Content Warning: Contains descriptions of violence.
Who do we become when no one is looking? Who are we when everyone is? Oddly enough, the distinction is often blurred. A foggy windowpane, a dirty windshield, a cracked mirror. A persona is a persona regardless of the lens through which it’s being looked — it reveals itself so long as you let it. A magnifying glass, a crack on the wall, the barrel of a gun.
What do we do when we are given the liberty to do anything we want? Alas, the purge. In a fickle game of reticence and caprice, human beings reveal their tendency towards sin. The story seems to have been written for us, and we allow it. From the comfort of ignorance and the warmth of bliss, effort seems like a foreign language and growth is narrowed down to losing our milk teeth. If we were given the chance to write our version, how would the narrative change?
This is precisely what the postmodernist movement carried around like a ball and a chain. Literature about literature, writing about writing, attitude as art, the audience as the last puzzle piece. A shift in the relationship between the creator and the outcome, where the two become one, or none. Fluxus, the “anti-art” that will “purge the world of bourgeoisie sickness …” as the American artist George Maciunas put it. Performance art becomes that shift in the narrative — metafiction at its finest. No longer mere spectators; we are part of the outcome. Where one might appreciate a Delacroix for its heroic aura, someone else might see despotism; where one might feel empowerment through Picasso’s “Demoiselles,” another might feel violation. It’s all about how far we stand from the canvas — physically and emotionally.
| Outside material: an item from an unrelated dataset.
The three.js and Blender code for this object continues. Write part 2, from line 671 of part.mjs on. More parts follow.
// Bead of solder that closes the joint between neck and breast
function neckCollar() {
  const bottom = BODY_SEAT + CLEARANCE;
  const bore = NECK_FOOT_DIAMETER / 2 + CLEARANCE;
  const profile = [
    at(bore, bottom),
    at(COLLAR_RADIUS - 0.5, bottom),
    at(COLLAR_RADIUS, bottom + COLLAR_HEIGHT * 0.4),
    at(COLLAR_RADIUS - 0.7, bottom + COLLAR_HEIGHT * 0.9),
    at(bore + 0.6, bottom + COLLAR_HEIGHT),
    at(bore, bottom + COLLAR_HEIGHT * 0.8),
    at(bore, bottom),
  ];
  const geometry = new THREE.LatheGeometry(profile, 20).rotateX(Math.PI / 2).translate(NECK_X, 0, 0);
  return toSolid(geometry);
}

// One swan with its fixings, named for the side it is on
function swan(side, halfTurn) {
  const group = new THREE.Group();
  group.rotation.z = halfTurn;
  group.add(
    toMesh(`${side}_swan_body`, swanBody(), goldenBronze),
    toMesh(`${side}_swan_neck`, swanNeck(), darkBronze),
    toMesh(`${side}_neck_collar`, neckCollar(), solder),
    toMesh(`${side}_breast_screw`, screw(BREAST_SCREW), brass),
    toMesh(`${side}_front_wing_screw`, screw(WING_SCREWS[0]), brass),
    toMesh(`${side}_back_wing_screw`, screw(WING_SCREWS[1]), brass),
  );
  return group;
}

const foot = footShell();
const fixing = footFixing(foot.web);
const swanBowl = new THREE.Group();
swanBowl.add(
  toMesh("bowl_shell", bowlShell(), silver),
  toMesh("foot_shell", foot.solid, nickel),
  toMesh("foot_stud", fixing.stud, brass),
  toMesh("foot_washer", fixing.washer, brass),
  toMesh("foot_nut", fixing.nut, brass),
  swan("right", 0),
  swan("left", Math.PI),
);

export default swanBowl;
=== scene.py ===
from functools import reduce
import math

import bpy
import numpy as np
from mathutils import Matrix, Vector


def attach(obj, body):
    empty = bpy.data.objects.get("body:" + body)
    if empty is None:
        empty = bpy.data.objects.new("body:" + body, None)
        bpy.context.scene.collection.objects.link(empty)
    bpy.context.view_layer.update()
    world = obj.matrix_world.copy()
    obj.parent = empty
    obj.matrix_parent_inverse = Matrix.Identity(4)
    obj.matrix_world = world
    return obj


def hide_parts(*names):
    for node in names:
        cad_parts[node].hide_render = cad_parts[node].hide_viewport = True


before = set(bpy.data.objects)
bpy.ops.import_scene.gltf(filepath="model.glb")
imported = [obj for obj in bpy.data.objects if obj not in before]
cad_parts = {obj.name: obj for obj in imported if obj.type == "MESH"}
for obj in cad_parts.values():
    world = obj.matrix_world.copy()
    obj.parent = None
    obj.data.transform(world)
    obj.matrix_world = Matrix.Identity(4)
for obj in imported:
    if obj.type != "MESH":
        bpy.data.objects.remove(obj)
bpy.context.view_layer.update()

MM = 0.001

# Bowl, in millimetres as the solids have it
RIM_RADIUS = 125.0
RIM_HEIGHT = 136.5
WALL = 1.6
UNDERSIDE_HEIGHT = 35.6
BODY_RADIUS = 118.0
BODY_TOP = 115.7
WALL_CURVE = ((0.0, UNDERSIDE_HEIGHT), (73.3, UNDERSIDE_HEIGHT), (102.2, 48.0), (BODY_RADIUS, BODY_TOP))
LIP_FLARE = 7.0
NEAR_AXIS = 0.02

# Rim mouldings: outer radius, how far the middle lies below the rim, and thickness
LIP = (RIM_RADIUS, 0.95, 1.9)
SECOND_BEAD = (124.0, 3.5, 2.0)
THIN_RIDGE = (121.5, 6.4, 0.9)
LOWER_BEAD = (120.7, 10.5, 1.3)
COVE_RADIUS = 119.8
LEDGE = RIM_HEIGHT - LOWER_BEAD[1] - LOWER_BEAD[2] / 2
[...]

In 1974, the artist Marina Abramović placed 72 objects on a long table with the instructions: “one can use me as desired.” Among those were a feather, rosemary, sugar and wine, but also, a hammer, a kitchen knife and a whip … for six treacherous hours, the artist allowed herself to be Immanuel Kant’s living proof that human nature is inherently evil. She became the medium — no line to draw between the brush and he who fiddles with it. A canvas in flesh and bone.
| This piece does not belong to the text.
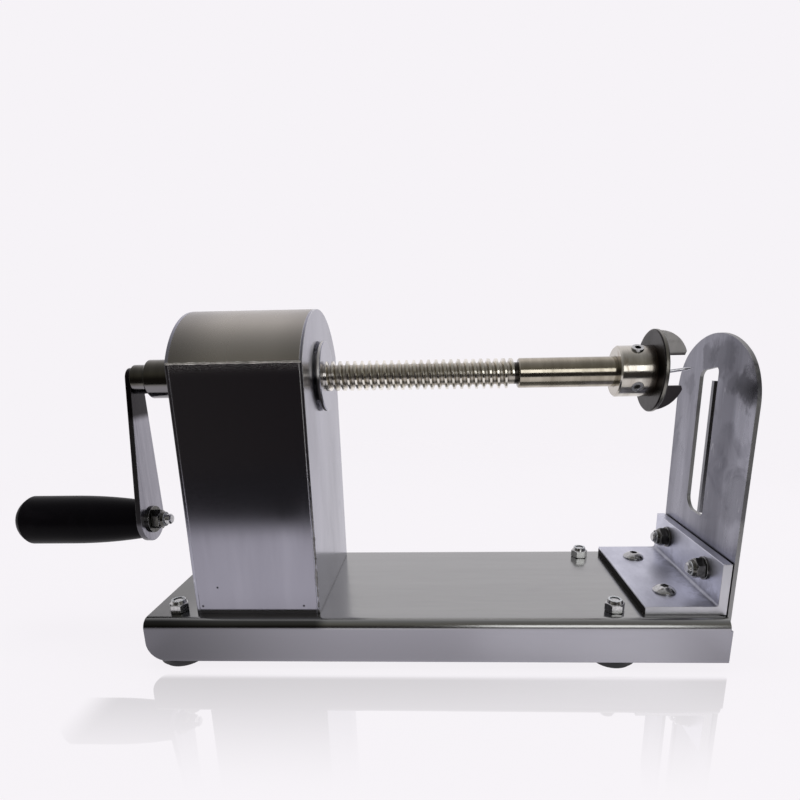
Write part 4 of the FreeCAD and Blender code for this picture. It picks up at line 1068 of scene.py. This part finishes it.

There were those who tried to protect her, who gave her bread and honey or wiped her tears away. And those who slit her neck and drank her blood, like hungry leeches —the same whose actions put an end to the one-man show: a rusty gun to her temple. Was it because she was a woman? Perhaps it was the Serbian in her blood, or maybe it was a mere product of discomfort, from a menial man who salivated viciousness like a feral beast.
Unsurprisingly, the instructions “I am the object, during this period I take full responsibility” turned into a chronicle of mortal corruption. It proved that no matter how vulnerable and small one made themselves to others, mercy is a scarce talent and empathy is a gift few possess.
After six hours of being jerked around, Abramović regained her senses and began walking towards the audience. The chapter had been written, but the authors were now fleeing the scene. Those with the nerve to cut her open couldn’t gather up the courage to look her in the eyes. The freedom to choose had made them turn visceral, violent, vile. No, their life hadn’t depended on it, nor had they had to sacrifice something to acquire that power. They had chosen, among an infinite array of possibilities, to hurt.
To me it seems like an act of banality — the class clown in full bloom. A poorly written play, a satire, the world where words go when we are lost in translation. Because before the gun came the razor, not honey; before the sixth hour were five of slowly boiling blood. Not Abramović’s, but that of some pretentious “art lovers” who signed themselves up for an afternoon of “playing intellectual” and got a reflection of their inhumanity.